▶ [What is required]:
Search the listing below for the string "context" and copy every line where it occurs.

▶ [Data segment]:
··········
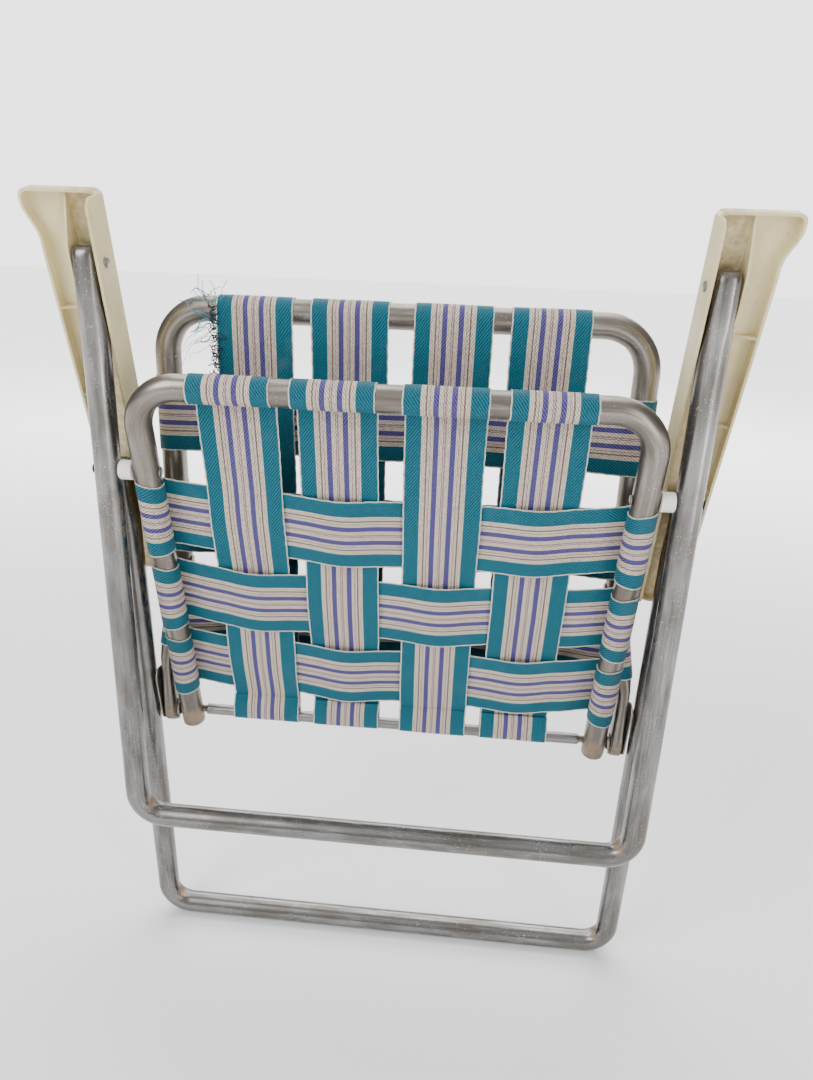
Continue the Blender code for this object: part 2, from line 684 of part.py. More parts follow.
def side_hook(facing, side_tube, lead):
    """Right-hand end of a cross strap: from the run, round the outside of the side tube."""
    half, width, deep = side_tube
    turn = wrap((0, 0), 1, facing * (math.pi / 2 + lead), -facing * HOOK_TURN)
    reach = GAP + STRAP_T / 2
    return [(half + (width + reach) * x, (deep + reach) * y) for x, y in turn]


def cross_edge(row, level, lift, hook):
    left = [(-x, y) for x, y in reversed(hook)]
    return left + cross_run(row, level, lift) + hook


def seat_cross_strap(row, finish):
    hook = side_hook(1, (SEAT_HALF, TUBE_R, TUBE_R), HOOK_LEAD)
    edges = []
    for half in (-STRAP_W / 2, STRAP_W / 2):
        z = SEAT_ROWS[row] + half
        path = cross_edge(row, seat_level(z), seat_lift, hook)
        edges.append([Vector((x, y, z)) for x, y in path])
    ribbon(f"seat_cross_strap_{row + 1}", edges, finish, SEAT_PIVOT, SEAT_TILT)


def past_seat_tube(z):
    """Where the lowest back strap is held clear of the folded seat's side tube."""
    surface = (WRAP_R + STRAP_T) / math.cos(SEAT_TILT) - z * math.tan(SEAT_TILT)
    clear = max(surface + STRAP_T, -WRAP_R)
    return [(SEAT_HALF - TUBE_R, clear + STRAP_T * 2), (SEAT_HALF + STRAP_T * 3, clear)]


def back_hook(row, z):
    """Right-hand end of a back cross strap at a height; the lowest strap bends past the seat."""
    centre, width, deep = back_side(z)
    if row < len(BACK_ROWS) - 1:
        return side_hook(-1, (centre, width, deep), HOOK_LEAD)
    hook = side_hook(-1, (centre, width + SPLAY_CLEAR, deep), LOW_LEAD)
    if z < BACK_ROWS[row]:
        return past_seat_tube(z) + hook
    start = (LONG_STRAPS[-1] + STRAP_W / 2, back_level(z))
    shares = (0.6, 0.8)
    return [tuple(a + (b - a) * share for a, b in zip(start, hook[0])) for share in shares] + hook


def back_cross_strap(row, finish):
    edges = []
    for half in (-STRAP_W / 2, STRAP_W / 2):
        z = BACK_ROWS[row] + half
        path = cross_edge(row, back_level(z), back_lift, back_hook(row, z))
        edges.append([Vector((x, y, z)) for x, y in path])
    ribbon(f"back_cross_strap_{row + 1}", edges, finish, REAR_ROD, 0.0)


def webbing(finish):
    for index, x in enumerate(LONG_STRAPS):
        seat_long_strap(index, x, finish)
        back_long_strap(index, x, finish)
    for row in range(len(SEAT_ROWS)):
        seat_cross_strap(row, finish)
    for row in range(len(BACK_ROWS)):
        back_cross_strap(row, finish)


# ---------------------------------------------------------------- the chair
def build():
    clear_scene()
    finish = finishes()
    front_leg_frame(finish["tube"])
    rear_leg_frame(finish["tube"])
    seat_frame(finish["tube"])
    back_frame(finish["tube"])
    rear_rod(finish["rod"])
    rivets(finish["rivet"])
    link_rivets(finish["rivet"])
    spacers(finish["nylon"], finish["rivet"])
    rod_caps(finish["rivet"])
    links(finish["tube"])
    for side_name, side in both_sides():
        arm(side_name, side, finish["arm"])
    webbing(finish["strap"])


build()
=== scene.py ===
"""Looks of the folding webbed lawn chair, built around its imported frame.

Every piece is drawn in the plane of the frame it belongs to, in metres, with X across
the chair, and then set on that frame's pivot and given to its body.
"""

import json
import math

import bmesh
import bpy
import numpy as np
from mathutils import Matrix, Vector


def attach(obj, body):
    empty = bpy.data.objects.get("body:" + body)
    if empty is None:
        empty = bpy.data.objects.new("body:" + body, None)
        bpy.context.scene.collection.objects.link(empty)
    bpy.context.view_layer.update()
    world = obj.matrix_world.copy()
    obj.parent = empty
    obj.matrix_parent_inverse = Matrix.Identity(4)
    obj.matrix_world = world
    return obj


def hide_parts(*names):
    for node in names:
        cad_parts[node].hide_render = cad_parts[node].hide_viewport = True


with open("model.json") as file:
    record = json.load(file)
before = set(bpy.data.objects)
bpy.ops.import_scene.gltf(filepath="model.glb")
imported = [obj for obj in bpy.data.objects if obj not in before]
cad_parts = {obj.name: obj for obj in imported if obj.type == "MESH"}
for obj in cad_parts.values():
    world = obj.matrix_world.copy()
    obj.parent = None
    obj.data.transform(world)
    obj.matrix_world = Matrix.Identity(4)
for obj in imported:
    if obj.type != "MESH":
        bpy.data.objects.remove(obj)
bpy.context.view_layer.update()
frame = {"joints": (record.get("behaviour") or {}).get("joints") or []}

# ---------------------------------------------------------------- sizes (m) and places
GAP = 0.0003
SIDES = 48                      # around a tube
STEP = 0.012                    # between rings on a straight tube
BEND_STEPS = 18
BAR_STEPS = 30                  # along the straight bar of a U

TUBE_R = 0.0127
TUBE_WALL = 0.0014
SEAT_HALF = 0.236
BACK_HALF = 0.238
FRONT_LEG_HALF = 0.275
REAR_LEG_HALF = 0.284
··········
▶ [Problem solution]:
        bpy.context.scene.collection.objects.link(empty)
    bpy.context.view_layer.update()
bpy.context.view_layer.update()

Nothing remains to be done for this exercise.